I guess it forces me to become an even more active
fan. Listening to the games on the radio requires more attention and
involvement that watching the TV. Every three minutes, the radio voice
of Castiglione or O’Brien or Arnold rises in excitement and we all yell
Shhhhhhhhh! and lean our heads towards the radio, holding our
breath, “seeing” the game in our heads and hanging on the announcer’s
every word. Likewise, gleaning information and analysis from the
NESN pre-game and post-game shows – or from the newspaper sitting on your
front step — is passive compared to the deliberate act of driving six miles to the newspaper store and the active process of reading Masserotti’s and Shaughnessy’s and Ryan’s columns – I mean, really reading and savoring them, in the same way one would savor a hot meal cooked over a campfire after hiking 20 miles in the rain.

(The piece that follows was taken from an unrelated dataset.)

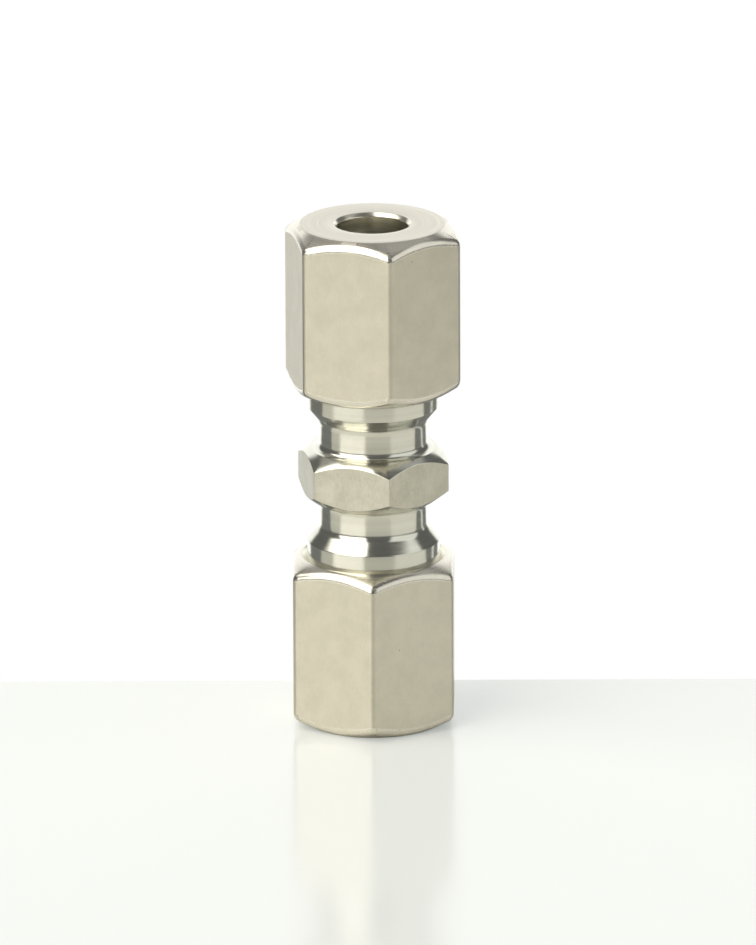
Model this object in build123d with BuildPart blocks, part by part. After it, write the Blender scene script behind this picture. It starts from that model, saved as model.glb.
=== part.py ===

like I came all the way up to this cabin in the woods to enjoy the
sublime experience of following the Red Sox in the “old school” way.
did I post this blog article if I’m disconnected in the north woods?
The public library across the street from the local gas station has
wireless Internet access…. as I write this, it’s nighttime and the
library is closed… I’m parked on the street in front of the library,
listening to the Diamondbacks-Nationals game on the radio, heading into
the 11th inning…. it’s an off-night for the Red Sox, and the A.M.